The strength of P_R suggests how the density contrasts in the ice sheet distribute from region to region. The electrical conductivity cannot play a role because it is too small (see previous subsection). Also, possible interference effects on the fluctuation of P_R were ruled out because we verified a similar fluctuation of P_R for the two frequencies and three different pulse lengths. The density contrast is higher under the former conditions where P_R is higher, and lower under the latter conditions where P_R is lower. Also, the magnitude of the fluctuations of P_R, 10–15 dB, indicates a density contrast of similar magnitude. Because P_R is generally higher near the dome, the scattering is stronger where strata are more readily formed.
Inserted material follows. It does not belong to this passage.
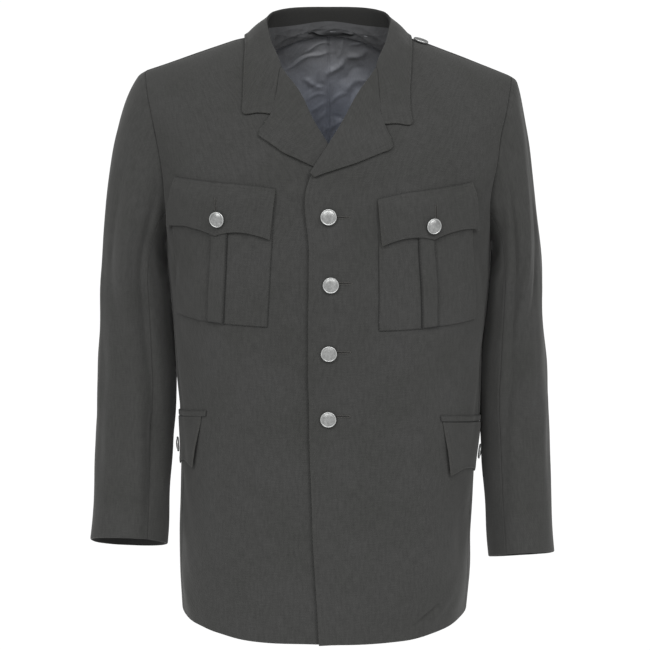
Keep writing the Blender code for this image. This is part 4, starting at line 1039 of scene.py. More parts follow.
def streaks(side, turn, drop):
    """How far the long folds of a sleeve stand out, with the puff of the sleeve head."""
    puff = step_up(drop, *PUFF_STARTS) * (1 - step_up(drop, *PUFF_ENDS))
    total = SLEEVE_PUFF[side] * MM * puff * np.exp(-((wrapped(turn) / PUFF_WIDTH) ** 2))
    for fold in STREAKS[side]:
        off = wrapped(turn - fold.turn - fold.drift * (drop - fold.drop))
        along = (drop - fold.drop) / fold.length
        total = total + fold.depth * MM * np.exp(-((off / fold.width) ** 2) - along**2)
    return total


class Jacket_OT_sleeves(bpy.types.Operator):
    """Two-piece sleeves, open at the armhole and the cuff"""

    bl_idname = "jacket.sleeves"
    bl_label = "Sleeves"

    def execute(self, context):
        both = material("wool"), material("lining")
        ends = edges_of("pressed", "pressed", "deep", "free")
        faced = (0, 0, 0, size_of("turn_up"))
        for side in (LEFT, RIGHT):
            for name, start, end, count in (
                ("top", BACK_SLEEVE_SEAM - 360, FRONT_SLEEVE_SEAM, 120),
                ("under", FRONT_SLEEVE_SEAM, BACK_SLEEVE_SEAM, 50),
            ):
                grid = turned(sleeve_grid(side, start, end, count), side)
                cloth(f"sleeve_{SIDE_NAMES[side]}_{name}", grid, WALL, both, ends, faced=faced)
        return {"FINISHED"}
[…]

Normally, above or slightly upstream of subglacial mountains, the accumulation rate is locally smaller or even has ablation areas, as indicated by a comparison between ice thickness and accumulation rate in Figure 5. The spatially inhomogeneous accumulation rate could explain the low P_R near the surface above the subglacial mountains (Fig. 3). It also explains the low P_R at sites between 600 and 800 km. This region is characterized by low accumulation (Fig. 5d) and the frequent appearance of large sastrugi. Furukawa and others (1996) reported that the maximum frequency distribution of the sastrugi along the same traverse line occurs at sites between 600 and 800 km. According to them, the strong katabatic wind in undulating slopes increased the roughness of the snow surface. In any case, a common feature of the low-P_R sites is the lack of spatially homogeneous accumulation rate. Disturbance in the formation of stratification is characterized by the low accumulation of the snow surfaces exposed to wind erosion above the subglacial mountains and the regions characterized by frequent sastrugi (at 600–800km). As for the vertical profiles of snow density, Endo and Fujiwara (1973) and Shiraiwa and others (1996) made extensive investigations along the traverse. However, the present data are still insufficient to verify the variability of density deduced from the observation of P_R along the traverse.
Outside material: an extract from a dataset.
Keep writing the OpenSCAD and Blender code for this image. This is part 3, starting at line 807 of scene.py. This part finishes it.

For scattering above 250 m, a stratified structure might be measured by using radar pulses narrower than 150 ns (13min ice). Indeed, along a 1000 km long traverse in western Dronning Maud Land, Richardson and others (1997) showed that a ground-based snow radar (800–2300MHz) could detect stratified scattering in snow within the uppermost 12 m. The time resolution of the stratification observed by them was well below 10 ns. This is far below our pulse width, which may be why our very high-frequency data cannot show clear stratification for the scattering shallower than 250 m. To determine if there are strata or if there is some volume scattering without strata, this shallow scattering should be further investigated.
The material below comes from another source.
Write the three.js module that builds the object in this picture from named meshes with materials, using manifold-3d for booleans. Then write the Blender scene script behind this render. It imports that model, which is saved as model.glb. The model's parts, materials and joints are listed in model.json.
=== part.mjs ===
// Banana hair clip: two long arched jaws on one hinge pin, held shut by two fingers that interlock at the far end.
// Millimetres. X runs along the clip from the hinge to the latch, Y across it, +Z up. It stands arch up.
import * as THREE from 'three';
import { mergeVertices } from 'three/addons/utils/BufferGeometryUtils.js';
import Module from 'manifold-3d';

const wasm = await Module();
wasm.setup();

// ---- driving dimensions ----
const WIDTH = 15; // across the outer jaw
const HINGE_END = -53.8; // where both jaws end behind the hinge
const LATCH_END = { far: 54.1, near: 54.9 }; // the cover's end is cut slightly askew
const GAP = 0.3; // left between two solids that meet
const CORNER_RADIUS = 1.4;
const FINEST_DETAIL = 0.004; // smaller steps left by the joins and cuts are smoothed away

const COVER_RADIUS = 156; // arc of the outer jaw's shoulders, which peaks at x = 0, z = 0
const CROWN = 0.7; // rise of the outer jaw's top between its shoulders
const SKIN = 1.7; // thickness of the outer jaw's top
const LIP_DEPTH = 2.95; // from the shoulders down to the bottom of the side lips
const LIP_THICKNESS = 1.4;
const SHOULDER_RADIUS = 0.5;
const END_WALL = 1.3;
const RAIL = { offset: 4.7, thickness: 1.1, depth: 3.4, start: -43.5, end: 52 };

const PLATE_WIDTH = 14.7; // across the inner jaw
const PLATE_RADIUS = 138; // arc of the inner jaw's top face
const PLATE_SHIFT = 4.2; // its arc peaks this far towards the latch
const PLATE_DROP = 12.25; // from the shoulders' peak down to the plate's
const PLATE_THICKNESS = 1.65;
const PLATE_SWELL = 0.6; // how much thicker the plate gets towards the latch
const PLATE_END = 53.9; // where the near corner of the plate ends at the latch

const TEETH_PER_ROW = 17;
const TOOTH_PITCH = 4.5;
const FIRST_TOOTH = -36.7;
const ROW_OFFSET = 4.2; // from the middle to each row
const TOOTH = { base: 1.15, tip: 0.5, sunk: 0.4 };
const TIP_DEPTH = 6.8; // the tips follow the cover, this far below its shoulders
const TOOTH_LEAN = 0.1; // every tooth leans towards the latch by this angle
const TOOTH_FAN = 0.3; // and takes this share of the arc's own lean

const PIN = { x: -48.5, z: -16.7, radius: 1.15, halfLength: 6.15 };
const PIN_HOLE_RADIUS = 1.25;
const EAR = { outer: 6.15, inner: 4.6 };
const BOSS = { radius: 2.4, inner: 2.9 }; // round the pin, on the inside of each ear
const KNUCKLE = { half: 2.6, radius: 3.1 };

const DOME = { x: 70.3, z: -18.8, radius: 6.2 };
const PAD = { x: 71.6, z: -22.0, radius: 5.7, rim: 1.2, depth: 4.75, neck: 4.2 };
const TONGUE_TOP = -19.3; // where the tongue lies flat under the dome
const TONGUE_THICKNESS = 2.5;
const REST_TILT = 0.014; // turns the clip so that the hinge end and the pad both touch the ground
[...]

Utilization of scattering for glaciological investigations

Fluctuations of the scattering above 250 m are useful features for glaciological investigations of the ice sheet because they can be used to infer trajectories (particle paths) of the ice flow. Tracing the features of near-vertical white lines in Figure 2 enables trajectories of the ice flow to be identified to depths of about 250 m. Maeno and others (1997) formerly discovered these features at sites 400 km from the dome. The inclination of this feature is shown on the expanded scale of Figure 3b. This feature should have its origin in the accumulation area at a fixed location in the ice sheet above the bedrock where ice is thicker than the surroundings (Maeno and others, 1997). Therefore the locations of the origin do not change with time, and this inclination provides a relation between the horizontal and vertical components of the flow velocity from the origin. In the case of the trajectory at 355 km (indicated by arrowT in Fig. 3), from the surface to 200 mdepth the trajectory moved by about 8 km horizontally. Considering the flow velocity measured at MD364 is 4.1 ma^–1, the age of the ice at 200 m depth is roughly 2000 years. On the other hand, the annual accumulation rate observed around the 355 km site is 8 cm a^–1 w.e. Taking into account the densification process of snow to ice, the ice at 200m depth has a similar age. Therefore, many of the trajectories found in this work (Fig. 2) will similarly provide relations between both vertical and horizontal flow component at these sites. They will be useful for examining ice motion at shallow depths.

In our radar measurements, we could not detect signals shallower than about 100 m since the receiver was switched off to protect it from direct 1kW transmission signals from the transmitter, and signals larger than –45 dBm were above our upper detection limit. Nevertheless, since strata have their origin at the surface, fluctuations of P_R from strata above 100 m should be detectable. For satellite-borne radars and airborne radars using radio frequencies from MHz to GHz, such scattering fluctuations should be observable because the magnitude is about 5–10 dB for the mean variation and 415 dB for short-scale fluctuations. The backscatter signal of the satellite-borne radar altimeter is an example. Legrésy and Rémy (1997) used the ERS-1 altimeter that used 13 GHz, which has a penetration depth of 10 m, and compiled the magnitude of the backscatter. Thebackscatter is strongest around Dome F, and decreases away from the dome to the coast by about 5 dB, which is approximately the value we measured. In light of the present study, the distribution of the scattering amplitude should be interpreted in terms of the magnitude of stratified density fluctuations that have their origin as bedrock undulations.

For selection of an ice-coring site for climatic research, stratified layers are very important to ensure that ice cores contain reliable and continuous time series of snow deposition. Disturbance of the layers in Figure 3b and c means that the thickness and the distance of layers change from place to place. Under such conditions, ice cores can hardly be expected to have a stable and continuous time series of deposition. Therefore, Figure 3a shows that the dome region is an ideal place for ice-core research. We conclude that radar sounding is a valuable means of determining suitable ice-coring locations.